Monday, October 29, 2012

Baiju Parthan’s enchanting art journey

A solo exhibition of of recent Works by Baiju Parthan takes place at Kocchi-based Gallery OED. For this unconventional artist, reality is what you tend to make of it, and it’s up to you to extract the kind of meaning from it, based on your perceptual framework’s peculiarities. ‘You look at the world on basis of who and what you are!’ He looks to generate fresh metaphors and symbols that have the potential to expand the range of meanings that we can wrestle out of life and reality. Here are key aspects related to his journey and the thought processs behind it:
  • Born in Kerala in 1956, Baiju Parthan studied Painting at Goa College of Art from 1978-83 and has received a Master's degree in Philosophy from The Mumbai University. He has featured in several major group and solo exhibitions in India and worldwide, comprising Galerie Christian Hosp, Austria; Anant Gallery, Delhi; Aicon Gallery, NY; and the Ninth Asian Bienniale, Dhaka in 1999. He essentially works with 3D graphics that are linked with aspects of animation and virtual reality. He has grasped programming with a scripted language in 3D procedural animation, Python.
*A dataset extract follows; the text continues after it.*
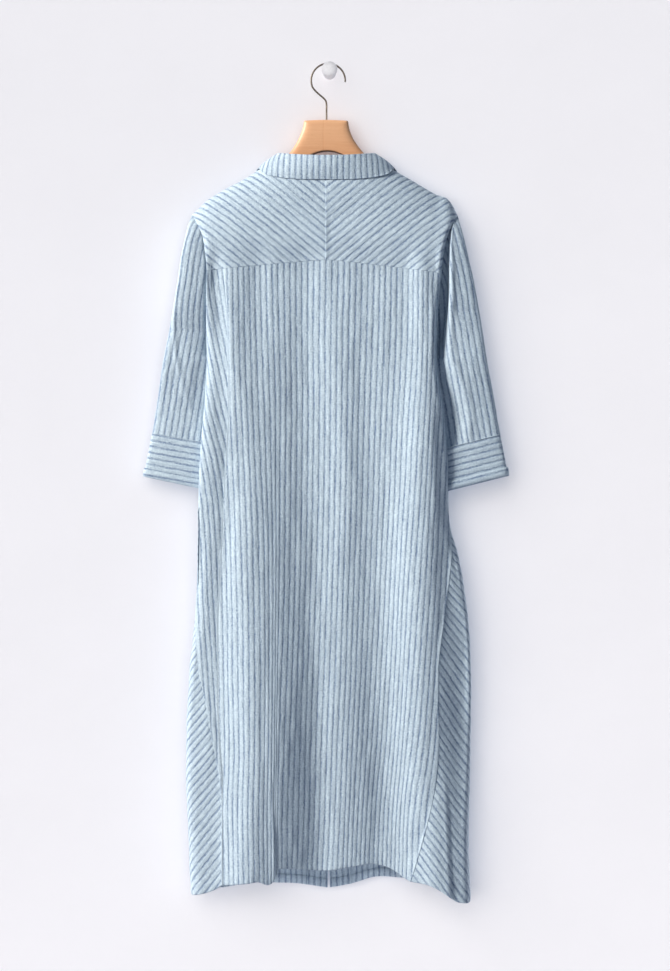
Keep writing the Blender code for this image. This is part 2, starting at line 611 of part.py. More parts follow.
def clear_of_body(point, toward):
    """Move a point of the leaf off the body's form where it would lie on it or inside it."""
    x, off, drop = point[0], -point[1], -point[2] + LEAF_LIFT
    if drop <= ridge(x):
        return point
    if toward < 0:
        off = max(off, float(back_off(x, drop)) + LEAF_LIFT * 0.9)
    else:
        off = min(off, float(front_layer(x - CENTRE)(x, drop)) - LEAF_LIFT * 0.9)
    return np.array([x, -off, point[2]])


def build_collar(finish):
    angles = np.linspace(-COLLAR_END, COLLAR_END, COLLAR_STATIONS)
    rise = np.linspace(0.0, 1.0, COLLAR_COLUMNS)
    up = np.array([0.0, 0.0, 1.0])
    stand, leaf = [], []
    for angle in angles:
        seam, fold, edge = neck_point(angle), fold_point(angle), leaf_point(angle)
        out = fold - np.array([CENTRE, -HANG, fold[2]])
        out = out / np.linalg.norm(out)
        start = seam + unit(fold - seam) * (CLOTH / 2 + SEAM * 5)
        stand.append(np.stack([start + (fold - start) * t for t in rise]))
        top = fold + out * LEAF_START + up * SEAM * 2
        toward = -1 if abs(angle) <= LEAF_CROSSES else 1
        leaf.append(np.stack([clear_of_body(top + (edge - top) * t
                                            + out * LEAF_BULGE * sin(pi * t), toward)
                              for t in rise]))
    for name, columns in (("collar_stand", stand), ("collar_leaf", leaf)):
        cloth_piece(name, finish(name), [spaced(column, COLLAR_COLUMNS) for column in columns])


# ---------------------------------------------------------------- hard pieces
def build_buttons(finish):
    surface = front_layer(1)
    for number in range(BUTTONS):
        drop = BUTTON_FIRST + BUTTON_STEP * number
        off = float(surface(CENTRE, drop)) - CLOTH / 2 - 2 * SEAM - BUTTON_THICK / 2
        bm = bmesh.new()
        bmesh.ops.create_cone(bm, cap_ends=True, segments=20, radius1=BUTTON_RADIUS,
                              radius2=BUTTON_RADIUS, depth=BUTTON_THICK)
        bmesh.ops.rotate(bm, verts=bm.verts, matrix=Vector((0, 0, 1)).rotation_difference(
            Vector((0, 1, 0))).to_matrix())
        bmesh.ops.translate(bm, verts=bm.verts, vec=(CENTRE, -off, -drop))
        name = f"button_{number + 1}"
        add_object(name, bm, finish(name))


def build_hanger(wood, metal):
    """Flat wooden hanger: neck block, two sloping arms and a wire hook."""
    arm_left = np.linspace(ARM_END[0], ARM_START[0], ARM_STEPS)
    arm_right = np.linspace(ARM_START[1], ARM_END[1], ARM_STEPS)

    def arm_top(x):
        dip = ARM_DIP * ramp(-abs(x - CENTRE), -DIP_SPAN[1], -DIP_SPAN[0])
        return x, float(ridge(x)) + HANGER_CLEAR + dip

    def arm_low(x):
        return x, float(ridge(x)) + ARM_DEPTH - ARM_TAPER * max(abs(x) - 0.10, 0)

    top = [arm_top(x) for x in arm_left]
    top += [(-0.0740, 0.1410), (-0.0592, 0.1263), (-0.0483, 0.1100), (-0.0407, 0.0915),
            (-0.0390, 0.0808), (-0.0090, 0.0788), (0.0291, 0.0812), (0.0313, 0.0915),
            (0.0358, 0.1046), (0.0434, 0.1165), (0.0529, 0.1279), (0.0660, 0.1410)]
    top += [arm_top(x) for x in arm_right]
    below = [arm_low(x) for x in arm_right[::-1]]
    below += [(0.0500, 0.1520), (0.0340, 0.1400), (0.0195, 0.1319), (0.0080, 0.1275),
              (-0.0038, 0.1263), (-0.0150, 0.1278), (-0.0256, 0.1319), (-0.0420, 0.1400),
              (-0.0600, 0.1540)]
    below += [arm_low(x) for x in arm_left[::-1]]
    bm = bmesh.new()
    near = [bm.verts.new((x, -HANG - HANGER_THICK / 2, -drop)) for x, drop in top + below]
    face = bm.faces.new(near)
    made = bmesh.ops.extrude_face_region(bm, geom=[face])
    verts = [item for item in made["geom"] if isinstance(item, bmesh.types.BMVert)]
    bmesh.ops.translate(bm, verts=verts, vec=(0, HANGER_THICK, 0))
    hanger = add_object("hanger_wood", bm, wood)
    rounding = hanger.modifiers.new("rounded edges", "BEVEL")
    rounding.width = HANGER_ROUND
    rounding.segments = 2
    rounding.limit_method = "ANGLE"
    rounding.angle_limit = radians(60)
    rounding.use_clamp_overlap = True

    x_mid, drop_mid = HOOK_CENTRE
    route = [(-0.0045, 0.0785), (-0.0047, 0.0640), (-0.0047, 0.0510), (-0.0085, 0.0440),
             (-0.0165, 0.0370)]
    route += [(x_mid + HOOK_RADIUS * cos(radians(a)), drop_mid - HOOK_RADIUS * sin(radians(a)))
              for a in range(212, -8, -12)]
    line = bpy.data.curves.new("hanger_hook", "CURVE")
    line.dimensions = "3D"
    line.bevel_depth = HOOK_WIRE
    line.bevel_resolution = 2
    line.use_fill_caps = True
    spline = line.splines.new("POLY")
    spline.points.add(len(route) - 1)
    for point, (x, drop) in zip(spline.points, route):
        point.co = (x, -HANG, -drop, 1)
    line.materials.append(metal)
    hook = bpy.data.objects.new("hanger_hook", line)
    bpy.context.collection.objects.link(hook)


def build_knob(finish):
    """Turned wall knob: flat back, waisted stem and rounded head."""
    Turn = namedtuple("Turn", "radius off")
    profile = [Turn(0.0, 0.0), Turn(0.0135, 0.0), Turn(0.0135, 0.0030), Turn(0.0110, 0.0055),
               Turn(KNOB_STEM, 0.0120), Turn(KNOB_STEM, 0.0350), Turn(0.0110, 0.0375),
               Turn(KNOB_HEAD, 0.0410), Turn(KNOB_HEAD * 0.98, 0.0445),
               Turn(KNOB_HEAD * 0.80, 0.0480), Turn(KNOB_HEAD * 0.45, 0.0500), Turn(0.0, 0.0505)]
    bm = bmesh.new()
    verts = [bm.verts.new((turn.radius, -turn.off, 0)) for turn in profile]
    edges = [bm.edges.new(pair) for pair in zip(verts, verts[1:])]
    bmesh.ops.spin(bm, geom=verts + edges, cent=(0, 0, 0), axis=(0, 1, 0), angle=2 * pi,
                   steps=32, use_merge=True, use_duplicate=False)
    bmesh.ops.remove_doubles(bm, verts=bm.verts, dist=0.00002)
    add_object("wall_knob", bm, finish)


for old in list(bpy.data.objects):
    bpy.data.objects.remove(old, do_unlink=True)

build_back(striped)
build_fronts(striped)
build_inserts(striped)
build_yokes(striped)
build_sleeves(striped)
build_collar(striped)
build_buttons(shell)
build_hanger(material("hanger_wood", (0.72, 0.40, 0.22), 0.45),
             material("hanger_hook", (0.55, 0.53, 0.50), 0.35, 1.0))
build_knob(material("wall_knob", (0.80, 0.80, 0.82), 0.30))
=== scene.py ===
"""Looks of a striped shirt dress hanging by its wooden hanger from a round wall knob.

The wall is the plane y = 0, and the dress hangs on its -Y side with its back turned to the room.
A point is (x, -off, -drop): off is its distance off the wall, and drop is how far it lies below the
knob's centre. Sizes are in metres. The pieces follow in the order in which a maker sews them.
"""
import json
from collections import namedtuple
from math import cos, pi, radians, sin

import bmesh
import bpy
import numpy as np
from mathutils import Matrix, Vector
from mathutils.geometry import delaunay_2d_cdt

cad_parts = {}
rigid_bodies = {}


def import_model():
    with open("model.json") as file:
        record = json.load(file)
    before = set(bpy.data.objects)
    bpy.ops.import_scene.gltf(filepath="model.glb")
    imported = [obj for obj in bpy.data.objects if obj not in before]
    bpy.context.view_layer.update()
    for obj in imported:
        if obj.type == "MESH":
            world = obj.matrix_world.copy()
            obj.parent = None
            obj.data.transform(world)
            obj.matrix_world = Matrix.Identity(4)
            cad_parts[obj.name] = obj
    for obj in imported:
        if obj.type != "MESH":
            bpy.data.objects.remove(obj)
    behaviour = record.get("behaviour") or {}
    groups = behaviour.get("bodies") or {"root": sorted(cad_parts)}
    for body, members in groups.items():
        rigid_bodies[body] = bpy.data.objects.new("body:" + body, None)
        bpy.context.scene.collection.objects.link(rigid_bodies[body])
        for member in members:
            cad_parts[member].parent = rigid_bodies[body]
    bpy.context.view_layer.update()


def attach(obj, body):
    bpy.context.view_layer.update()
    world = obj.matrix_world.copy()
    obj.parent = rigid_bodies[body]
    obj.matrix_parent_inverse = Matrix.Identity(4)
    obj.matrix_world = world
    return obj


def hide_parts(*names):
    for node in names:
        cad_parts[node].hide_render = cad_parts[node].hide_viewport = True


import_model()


# ================================================================ back panel
# The back is one long panel of crinkled cotton and linen, cut on the straight grain so that its
# stripes hang down. It is sewn to the yoke above and to a bias insert at each side, falls in soft
# uneven folds of its own weight, and its hem is turned up once and stitched.
CENTRE = -0.0046                # x of the dress's middle
HANG = 0.032                    # distance of the shoulder ridge off the wall
ARMPIT = 0.45                   # drop of the underarm point
BACK_FALL = 0.09                # drop over which the back rounds off the shoulder ridge
CLOTH = 0.0009                  # thickness of one layer
SEAM = 0.0003                   # gap between two pieces at a seam
BACK_COLUMNS = 226              # points across the panel and down it
BACK_ROWS = 186
BACK_INSET = 0.0015             # from a side seam to its line of stitches
HEM_DEPTH = 0.02                # from the hem's edge to its line of stitches
END_STEP = 0.35                 # a row's first and last step are this share of the others
SETTLE = 8                      # passes for rows whose drop and x depend on each other


def rows_of(columns, rows):
    """Rows of values under named columns."""
    kind = namedtuple("Row", columns)
    return [kind(*values) for values in rows]


# armhole seam down to the underarm, side fold below it
LEFT_EDGE = rows_of("drop x", [
    (0.2245, -0.2125), (0.24, -0.204), (0.255, -0.1971), (0.282, -0.1918), (0.312, -0.1885),
    (0.372, -0.1895), (0.45, -0.1898), (0.504, -0.1915), (0.563, -0.1964), (0.623, -0.2003),
    (0.715, -0.2023), (0.847, -0.2082), (0.901, -0.2136), (0.9755, -0.2198), (1.126, -0.2211),
    (1.208, -0.2178), (1.28, -0.2138)])
RIGHT_EDGE = rows_of("drop x", [
    (0.2265, 0.1985), (0.243, 0.1887), (0.261, 0.1812), (0.282, 0.1763), (0.313, 0.1722),
    (0.4037, 0.1658), (0.4585, 0.1672), (0.53, 0.176), (0.601, 0.1822), (0.718, 0.1882),
    (0.749, 0.1972), (0.779, 0.2042), (0.818, 0.2101), (0.858, 0.2155), (0.917, 0.2191),
    (1.084, 0.2181), (1.194, 0.2155), (1.29, 0.218)])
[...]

  • The direction of his art took another twist after the artist got hooked to philosophy - the understanding of the self as perceived in the western and eastern ways of thinking. How you create art is defined by the way the self is organized. His quest to create is more to do with knowledge.
  • “Every new bit of knowledge is never undone, he believes, and tries and transforms himself through learning…as how far one can extend oneself into one’s own self, and also one’s family, the society, the nation. Having lived in an inflated personal bubble, engrossed in his own worldly pursuits, he decided at some point that maybe he was not being fair to the rest of his life.”
  • The artist worked with traditional media as in painting on canvas as well as new media which range from interactive programming based art as well as large scale prints on metallic surfaces. Both these areas pose their own challenges and also expand the scope of what he can say.